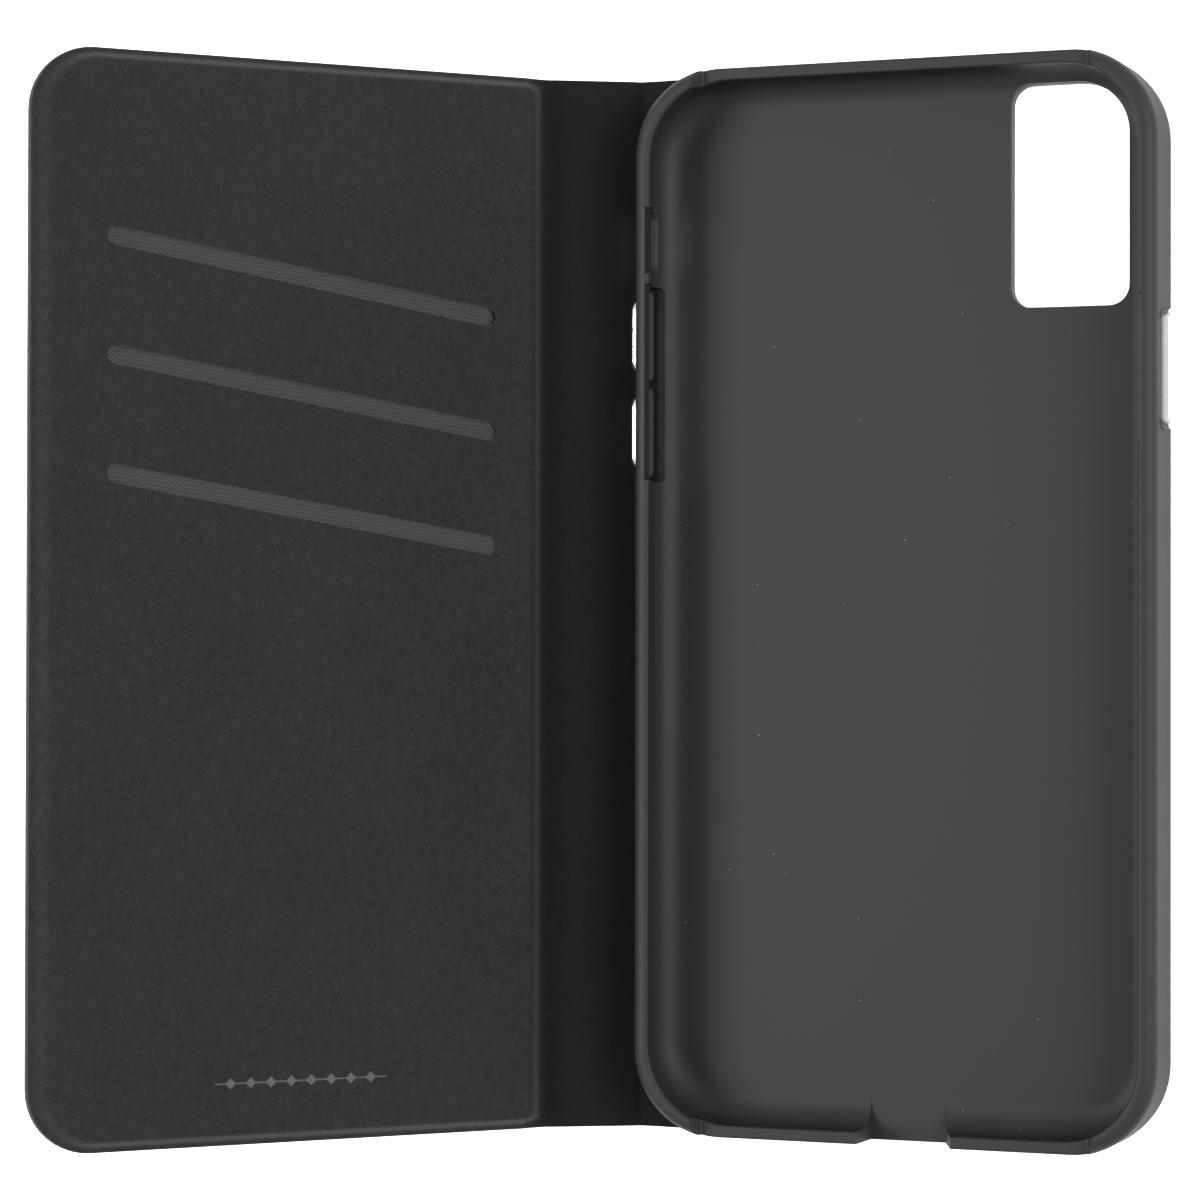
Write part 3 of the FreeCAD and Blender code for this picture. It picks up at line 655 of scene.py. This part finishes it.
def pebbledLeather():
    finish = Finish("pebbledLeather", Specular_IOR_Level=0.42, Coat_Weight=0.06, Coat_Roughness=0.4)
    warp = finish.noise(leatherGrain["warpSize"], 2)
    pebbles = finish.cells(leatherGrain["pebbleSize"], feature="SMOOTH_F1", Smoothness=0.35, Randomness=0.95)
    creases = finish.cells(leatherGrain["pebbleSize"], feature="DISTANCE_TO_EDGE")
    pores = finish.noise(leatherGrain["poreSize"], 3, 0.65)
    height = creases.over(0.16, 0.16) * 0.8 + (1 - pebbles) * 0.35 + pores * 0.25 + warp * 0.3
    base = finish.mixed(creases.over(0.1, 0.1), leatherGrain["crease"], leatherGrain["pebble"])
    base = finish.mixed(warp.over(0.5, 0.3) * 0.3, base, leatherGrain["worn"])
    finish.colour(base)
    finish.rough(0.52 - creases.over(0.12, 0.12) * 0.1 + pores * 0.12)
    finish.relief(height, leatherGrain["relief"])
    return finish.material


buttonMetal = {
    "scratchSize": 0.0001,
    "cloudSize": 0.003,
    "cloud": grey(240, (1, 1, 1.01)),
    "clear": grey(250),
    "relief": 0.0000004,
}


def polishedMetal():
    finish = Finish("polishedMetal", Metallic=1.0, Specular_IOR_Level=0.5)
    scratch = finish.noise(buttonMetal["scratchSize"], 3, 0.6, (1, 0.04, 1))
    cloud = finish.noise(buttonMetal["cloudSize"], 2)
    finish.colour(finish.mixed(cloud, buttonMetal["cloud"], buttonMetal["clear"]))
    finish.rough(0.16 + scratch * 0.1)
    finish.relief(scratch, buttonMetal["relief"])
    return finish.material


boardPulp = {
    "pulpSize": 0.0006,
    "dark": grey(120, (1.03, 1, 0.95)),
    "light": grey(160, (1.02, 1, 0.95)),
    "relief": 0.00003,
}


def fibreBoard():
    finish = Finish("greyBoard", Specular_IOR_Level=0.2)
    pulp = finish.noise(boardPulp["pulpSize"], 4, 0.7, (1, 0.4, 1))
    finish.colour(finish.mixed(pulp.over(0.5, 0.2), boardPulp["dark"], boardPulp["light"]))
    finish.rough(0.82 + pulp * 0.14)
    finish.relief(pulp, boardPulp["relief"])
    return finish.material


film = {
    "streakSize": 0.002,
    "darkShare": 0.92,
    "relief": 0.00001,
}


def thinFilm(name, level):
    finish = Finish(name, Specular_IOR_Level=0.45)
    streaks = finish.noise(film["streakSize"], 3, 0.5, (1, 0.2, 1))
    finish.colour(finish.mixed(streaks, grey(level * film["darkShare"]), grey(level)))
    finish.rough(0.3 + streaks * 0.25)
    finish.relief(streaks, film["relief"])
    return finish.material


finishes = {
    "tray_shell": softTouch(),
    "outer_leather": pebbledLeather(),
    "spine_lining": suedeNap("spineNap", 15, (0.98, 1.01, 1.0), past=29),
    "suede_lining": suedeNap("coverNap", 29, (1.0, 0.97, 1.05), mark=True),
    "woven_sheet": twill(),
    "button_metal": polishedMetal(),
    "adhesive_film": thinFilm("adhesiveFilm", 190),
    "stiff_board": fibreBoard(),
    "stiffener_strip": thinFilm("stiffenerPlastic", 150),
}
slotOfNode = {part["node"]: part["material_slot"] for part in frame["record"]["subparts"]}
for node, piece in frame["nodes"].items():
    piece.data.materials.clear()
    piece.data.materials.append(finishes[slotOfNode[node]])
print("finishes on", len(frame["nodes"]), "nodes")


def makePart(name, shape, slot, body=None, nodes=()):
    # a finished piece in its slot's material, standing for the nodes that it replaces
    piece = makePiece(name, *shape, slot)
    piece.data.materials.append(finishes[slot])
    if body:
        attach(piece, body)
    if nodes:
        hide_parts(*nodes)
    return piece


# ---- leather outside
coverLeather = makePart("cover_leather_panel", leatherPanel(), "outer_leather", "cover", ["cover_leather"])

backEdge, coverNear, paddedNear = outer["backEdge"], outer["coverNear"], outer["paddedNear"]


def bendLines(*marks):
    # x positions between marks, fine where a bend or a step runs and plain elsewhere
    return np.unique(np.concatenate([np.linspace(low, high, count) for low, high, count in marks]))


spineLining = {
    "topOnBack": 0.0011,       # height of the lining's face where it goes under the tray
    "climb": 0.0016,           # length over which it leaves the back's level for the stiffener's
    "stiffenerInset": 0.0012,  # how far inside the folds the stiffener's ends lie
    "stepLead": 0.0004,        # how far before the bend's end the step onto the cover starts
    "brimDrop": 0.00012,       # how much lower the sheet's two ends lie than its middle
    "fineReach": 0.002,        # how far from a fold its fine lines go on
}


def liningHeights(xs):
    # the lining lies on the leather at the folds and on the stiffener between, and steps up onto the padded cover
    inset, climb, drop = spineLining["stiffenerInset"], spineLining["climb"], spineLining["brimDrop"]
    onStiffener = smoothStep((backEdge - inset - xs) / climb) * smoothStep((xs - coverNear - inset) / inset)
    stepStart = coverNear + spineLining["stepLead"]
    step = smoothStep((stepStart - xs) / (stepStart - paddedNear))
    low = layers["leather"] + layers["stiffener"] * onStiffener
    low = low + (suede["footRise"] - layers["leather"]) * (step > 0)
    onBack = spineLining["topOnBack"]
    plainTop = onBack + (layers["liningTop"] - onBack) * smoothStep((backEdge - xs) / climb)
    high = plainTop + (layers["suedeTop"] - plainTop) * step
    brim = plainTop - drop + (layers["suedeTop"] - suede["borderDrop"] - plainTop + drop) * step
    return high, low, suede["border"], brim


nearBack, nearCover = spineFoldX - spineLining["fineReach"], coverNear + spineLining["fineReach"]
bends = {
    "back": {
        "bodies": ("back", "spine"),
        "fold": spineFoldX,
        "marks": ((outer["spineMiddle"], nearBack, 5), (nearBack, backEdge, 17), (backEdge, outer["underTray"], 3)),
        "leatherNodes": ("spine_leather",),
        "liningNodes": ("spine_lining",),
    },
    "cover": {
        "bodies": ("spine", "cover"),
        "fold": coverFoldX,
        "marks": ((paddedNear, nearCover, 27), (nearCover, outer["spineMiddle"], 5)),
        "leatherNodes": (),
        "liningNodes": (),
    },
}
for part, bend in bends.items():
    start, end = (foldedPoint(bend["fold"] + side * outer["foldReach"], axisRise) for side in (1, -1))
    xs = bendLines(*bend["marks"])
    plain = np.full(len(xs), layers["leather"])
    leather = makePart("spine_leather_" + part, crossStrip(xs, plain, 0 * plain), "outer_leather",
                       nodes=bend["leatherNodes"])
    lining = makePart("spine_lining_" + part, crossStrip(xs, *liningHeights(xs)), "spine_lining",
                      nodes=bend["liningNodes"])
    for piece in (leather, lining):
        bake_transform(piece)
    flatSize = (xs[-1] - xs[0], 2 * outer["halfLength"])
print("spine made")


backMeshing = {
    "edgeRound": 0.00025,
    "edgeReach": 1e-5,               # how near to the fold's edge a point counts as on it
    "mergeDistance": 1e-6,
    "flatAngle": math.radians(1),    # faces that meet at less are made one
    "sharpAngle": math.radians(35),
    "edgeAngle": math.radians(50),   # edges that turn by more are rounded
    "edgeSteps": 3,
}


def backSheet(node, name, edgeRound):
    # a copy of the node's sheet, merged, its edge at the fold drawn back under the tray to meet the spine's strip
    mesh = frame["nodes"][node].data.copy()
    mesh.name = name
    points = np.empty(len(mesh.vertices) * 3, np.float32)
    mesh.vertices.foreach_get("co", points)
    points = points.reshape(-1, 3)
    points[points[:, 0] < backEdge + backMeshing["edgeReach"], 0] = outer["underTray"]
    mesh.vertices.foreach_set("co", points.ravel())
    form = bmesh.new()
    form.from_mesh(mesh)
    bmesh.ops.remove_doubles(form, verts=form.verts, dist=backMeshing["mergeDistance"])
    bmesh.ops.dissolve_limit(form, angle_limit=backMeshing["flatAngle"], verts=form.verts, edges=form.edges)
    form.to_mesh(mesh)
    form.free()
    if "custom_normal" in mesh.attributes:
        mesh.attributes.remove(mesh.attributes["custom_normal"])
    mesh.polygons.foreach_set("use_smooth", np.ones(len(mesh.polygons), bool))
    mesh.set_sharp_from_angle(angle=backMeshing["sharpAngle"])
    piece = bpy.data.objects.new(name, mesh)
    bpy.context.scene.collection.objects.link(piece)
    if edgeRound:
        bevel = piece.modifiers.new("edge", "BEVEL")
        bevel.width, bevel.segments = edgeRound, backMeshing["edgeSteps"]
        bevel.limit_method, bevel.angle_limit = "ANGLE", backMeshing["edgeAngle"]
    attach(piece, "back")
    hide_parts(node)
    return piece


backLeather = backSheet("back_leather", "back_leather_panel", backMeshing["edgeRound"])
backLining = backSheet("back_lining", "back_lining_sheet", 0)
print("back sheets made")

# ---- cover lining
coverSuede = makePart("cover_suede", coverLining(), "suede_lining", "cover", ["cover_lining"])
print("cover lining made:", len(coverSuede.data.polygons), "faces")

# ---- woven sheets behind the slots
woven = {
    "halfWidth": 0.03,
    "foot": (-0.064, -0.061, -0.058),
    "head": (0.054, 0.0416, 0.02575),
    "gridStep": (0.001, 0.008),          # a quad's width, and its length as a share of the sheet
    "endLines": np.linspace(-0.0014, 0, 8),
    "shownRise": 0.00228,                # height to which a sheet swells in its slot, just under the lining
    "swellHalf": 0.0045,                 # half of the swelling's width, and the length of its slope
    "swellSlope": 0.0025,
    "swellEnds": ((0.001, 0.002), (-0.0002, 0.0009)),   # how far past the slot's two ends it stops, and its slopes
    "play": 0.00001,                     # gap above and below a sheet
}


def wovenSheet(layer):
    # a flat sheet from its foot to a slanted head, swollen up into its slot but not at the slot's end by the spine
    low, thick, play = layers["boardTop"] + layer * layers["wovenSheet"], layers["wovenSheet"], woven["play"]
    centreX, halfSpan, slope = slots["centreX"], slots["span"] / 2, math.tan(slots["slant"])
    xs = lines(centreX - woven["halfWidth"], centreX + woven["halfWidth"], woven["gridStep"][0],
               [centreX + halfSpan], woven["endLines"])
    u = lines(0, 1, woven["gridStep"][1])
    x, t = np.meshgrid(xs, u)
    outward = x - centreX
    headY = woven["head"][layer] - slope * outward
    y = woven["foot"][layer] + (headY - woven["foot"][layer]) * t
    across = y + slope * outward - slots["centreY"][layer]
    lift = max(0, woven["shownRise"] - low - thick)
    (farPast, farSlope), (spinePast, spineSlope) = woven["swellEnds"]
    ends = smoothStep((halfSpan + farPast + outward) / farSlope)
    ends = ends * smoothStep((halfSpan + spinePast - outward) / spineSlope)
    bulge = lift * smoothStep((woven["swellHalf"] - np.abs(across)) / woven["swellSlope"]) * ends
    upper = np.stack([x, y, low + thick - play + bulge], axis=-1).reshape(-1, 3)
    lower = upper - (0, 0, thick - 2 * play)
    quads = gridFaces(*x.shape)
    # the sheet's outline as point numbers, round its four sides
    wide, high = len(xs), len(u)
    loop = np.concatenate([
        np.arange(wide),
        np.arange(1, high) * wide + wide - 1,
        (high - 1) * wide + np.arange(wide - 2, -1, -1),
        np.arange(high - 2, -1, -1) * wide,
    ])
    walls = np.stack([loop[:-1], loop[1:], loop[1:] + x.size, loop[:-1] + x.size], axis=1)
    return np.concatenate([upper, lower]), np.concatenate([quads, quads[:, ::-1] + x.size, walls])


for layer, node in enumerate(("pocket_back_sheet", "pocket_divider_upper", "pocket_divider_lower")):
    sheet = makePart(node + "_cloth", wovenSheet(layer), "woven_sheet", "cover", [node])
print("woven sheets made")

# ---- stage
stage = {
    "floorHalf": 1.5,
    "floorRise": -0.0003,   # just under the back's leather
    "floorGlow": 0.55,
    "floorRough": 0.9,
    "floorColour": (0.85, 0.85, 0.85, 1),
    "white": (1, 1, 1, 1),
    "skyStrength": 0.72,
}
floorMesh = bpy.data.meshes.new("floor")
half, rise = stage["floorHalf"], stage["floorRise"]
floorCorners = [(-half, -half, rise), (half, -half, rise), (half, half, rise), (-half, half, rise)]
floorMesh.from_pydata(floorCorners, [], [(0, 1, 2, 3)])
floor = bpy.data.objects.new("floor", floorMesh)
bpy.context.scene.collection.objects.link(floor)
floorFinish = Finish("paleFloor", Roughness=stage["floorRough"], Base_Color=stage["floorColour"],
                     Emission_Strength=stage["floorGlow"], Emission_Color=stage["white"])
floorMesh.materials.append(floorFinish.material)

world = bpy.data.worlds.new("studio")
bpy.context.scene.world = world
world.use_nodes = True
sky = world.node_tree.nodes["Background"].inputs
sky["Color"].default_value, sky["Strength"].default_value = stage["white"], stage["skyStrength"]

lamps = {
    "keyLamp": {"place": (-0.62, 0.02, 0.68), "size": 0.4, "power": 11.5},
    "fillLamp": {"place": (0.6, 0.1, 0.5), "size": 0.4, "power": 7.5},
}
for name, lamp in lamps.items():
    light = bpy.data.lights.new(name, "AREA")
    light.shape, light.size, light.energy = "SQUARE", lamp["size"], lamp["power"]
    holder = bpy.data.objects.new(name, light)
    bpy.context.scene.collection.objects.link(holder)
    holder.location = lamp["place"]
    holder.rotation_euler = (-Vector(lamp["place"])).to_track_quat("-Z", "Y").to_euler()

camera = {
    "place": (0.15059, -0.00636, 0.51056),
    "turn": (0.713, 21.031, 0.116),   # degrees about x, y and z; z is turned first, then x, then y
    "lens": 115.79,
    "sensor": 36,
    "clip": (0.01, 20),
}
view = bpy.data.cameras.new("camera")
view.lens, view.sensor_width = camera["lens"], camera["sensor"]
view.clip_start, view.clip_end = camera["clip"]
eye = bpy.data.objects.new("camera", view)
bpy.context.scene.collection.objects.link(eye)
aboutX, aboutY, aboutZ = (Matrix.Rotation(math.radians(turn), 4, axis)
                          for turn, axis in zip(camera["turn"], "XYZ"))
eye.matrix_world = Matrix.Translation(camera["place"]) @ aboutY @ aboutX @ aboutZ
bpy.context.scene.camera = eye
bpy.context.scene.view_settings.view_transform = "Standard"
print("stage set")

* _SET TASK_
In the listing above, locate the line containing "attach(piece, body)" and the line containing "return np.unique(np.concatenate([np.linspace(low, high, count)", then transcribe both and every line between them verbatim.

* _THE COMPLETED TASK_
        attach(piece, body)
    if nodes:
        hide_parts(*nodes)
    return piece


# ---- leather outside
coverLeather = makePart("cover_leather_panel", leatherPanel(), "outer_leather", "cover", ["cover_leather"])

backEdge, coverNear, paddedNear = outer["backEdge"], outer["coverNear"], outer["paddedNear"]


def bendLines(*marks):
    # x positions between marks, fine where a bend or a step runs and plain elsewhere
    return np.unique(np.concatenate([np.linspace(low, high, count) for low, high, count in marks]))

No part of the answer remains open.